Much of the comedian’s set hinged around dissecting the mounting societal sensitivity toward the unadulterated practice of comedy as an artform, replete with ingenious injections of vulnerability. His bits spanned primetime topics such as the effects of cancel culture, colonialism, and government interference in art layered upon rib-tickling descriptions of his confusion navigating life as a parent who witnessed his fiance confront the excruciating process of childbirth (“I watched my favourite person come out of my favourite end”).

Armed with a breathless energy, unending curse words, frequent wisecracks, and facial contortions, the impish comedian staged an act that digged deeper — way more than his previous work — into an ask for vulnerability and empathy. Sloss makes an observation about audiences being offended by jokes delivered by stand-up comedians often being an outcome of adults stripping themselves of their ability to empathize, a point that could have veered into generalization had it not been countered by the confessional indictments of Can’t. That being funny is a non-negotiable for any comedian complaining about the limitations of their freedom of speech is a line of thought that Sloss maintains throughout the set, shattering the widely-held aspersions that cancel culture is sounding the death knell on the comedic artform.

In that sense, Can’t marks a new direction in the comedian’s standard language of good-natured but no-filter comedy, the flames of its edginess matched by a level of perspective that compelling art demands. Still, ne of its many highlights were familiar Sloss inclusions, mainly the comedian continuing to eschew gendered expectations in the kind of topics male comedians are invested in articulating on stage.
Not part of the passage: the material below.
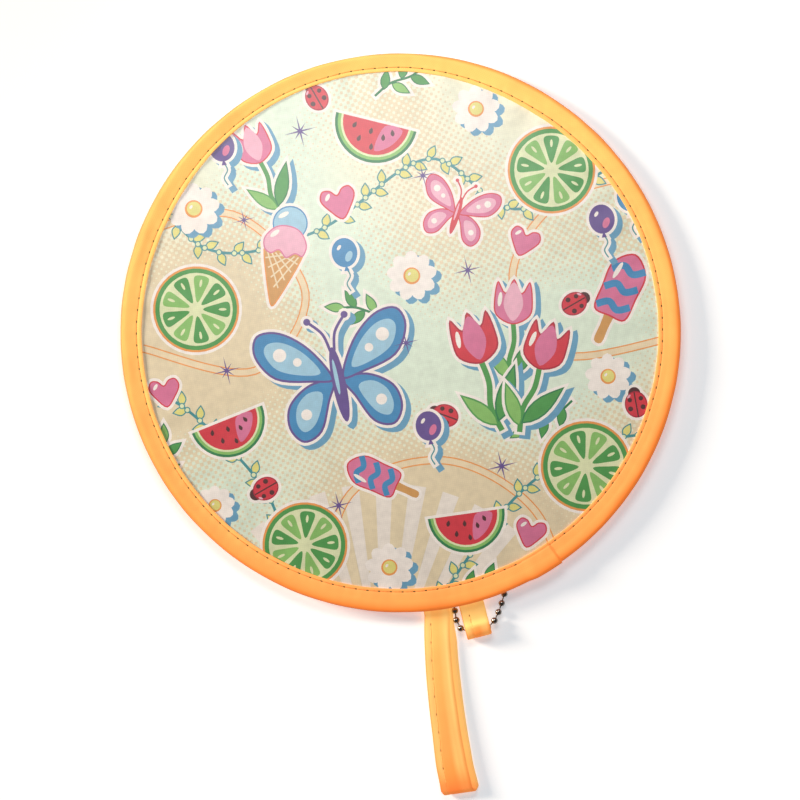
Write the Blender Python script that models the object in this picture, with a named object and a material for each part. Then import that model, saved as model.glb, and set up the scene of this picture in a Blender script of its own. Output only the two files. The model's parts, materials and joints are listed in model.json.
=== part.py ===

Considering that the set is in its initial stages of workshopping, Can’t is slightly let down by its excesses — in that, its cohesion could do well with material that is more tightly contained, in particular its ending. Yet it’d be unfair to acknowledge that comedy is after all, a give-and-take medium — the structure of any set is shaped primarily by how well it plays with the audience. If the Mumbai show is any indication, it’s safe to expect in its final form, Can’t will prove to turn its crowd-pleasing tendencies into catharsis.

The signs were there to see for the Mumbai audience last weekend — a sudden technical glitch with sound led to Sloss being almost inaudible to the crowd. “I wish I could do magic right now,” he yelled, rescinding his earlier dig against magicians that compared them with stand-up comedians, a bunch who, according to him, were the ones with talent. As if uncomfortable with the momentary silence in the room, Sloss took off his shirt and proceeded to do pushups until his mic started working again. At that point, there wasn’t as much tension in the crowd as there was full-throttled elation — somewhat of a collective vote that Sloss is the kind of comedian who can effortlessly turn any moment into a personality contest and emerge victorious as well.